Atom Optics for Multidimensional Raman Interferometry

Abstract

The coherent control of atomic wave packets in multiple momentum dimensions is a central challenge in Raman atom optics and a key requirement for multidimensional atom interferometry. In this paper, a momentum-basis theoretical framework is developed for two-dimensional Raman interactions. We formulate the atom-laser interaction for two-dimensional Raman beams and obtain the effective two-level ground-state Hamiltonian after adiabatic elimination of the excited states. The resulted Hamiltonian is constructed on the reachable momentum-state lattice and includes AC Stark shifts, intra-dimensional Raman couplings, and cross-dimensional Raman coupling terms, thereby describing multidimensional Raman dynamics beyond a simple superposition of independent single-dimensional models.
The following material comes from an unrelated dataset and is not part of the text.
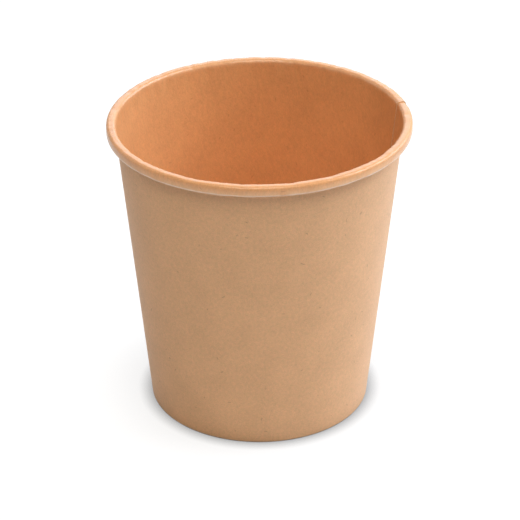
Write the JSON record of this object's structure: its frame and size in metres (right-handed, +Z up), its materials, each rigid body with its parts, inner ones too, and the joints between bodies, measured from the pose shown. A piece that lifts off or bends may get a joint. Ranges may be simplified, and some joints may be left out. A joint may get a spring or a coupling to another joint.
{
  "type": "paper cup",
  "caption": "Tapered kraft paper food cup, empty and open at the top, with a rolled rim, a lapped side seam and a recessed bottom.",
  "frame": {"origin": "centre of the footprint, on the surface that the folded foot stands on", "axes": "+Z up along the cup's axis, out of the mouth; +X towards the side seam, which stands 14 degrees from it"},
  "size_m": [0.098, 0.098, 0.1002],
  "materials": {
    "kraft_board": "matte",
    "bottom_board": "satin"
  },
  "bodies": {
    "root": {"sidewall": "kraft_board", "bottom_disc": "bottom_board"}
  },
  "joints": []
}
The framework is used to analyze the principles and operating conditions of two-dimensional atom interferometry. Cross-dimensional Raman coupling and sequential reverse Raman transitions are identified as the main mechanisms that redistribute atoms into non-target momentum states and reduce the contrast of atomic interferometer fringe. Experimentally, Ramsey fringes are observed in a cold-atom fountain interferometer, with a contrast of 14.8\% at an interrogation time of T=10~ ms, in good agreement with the theoretical calculation. The conditions required for velocity-sensitive multidimensional atom interferometry are further clarified, including detuning control, velocity-class selection, and suppression of undesired inter-dimensional transitions. This work provides a theoretical and experimental basis for multidimensional Raman atom interferometry.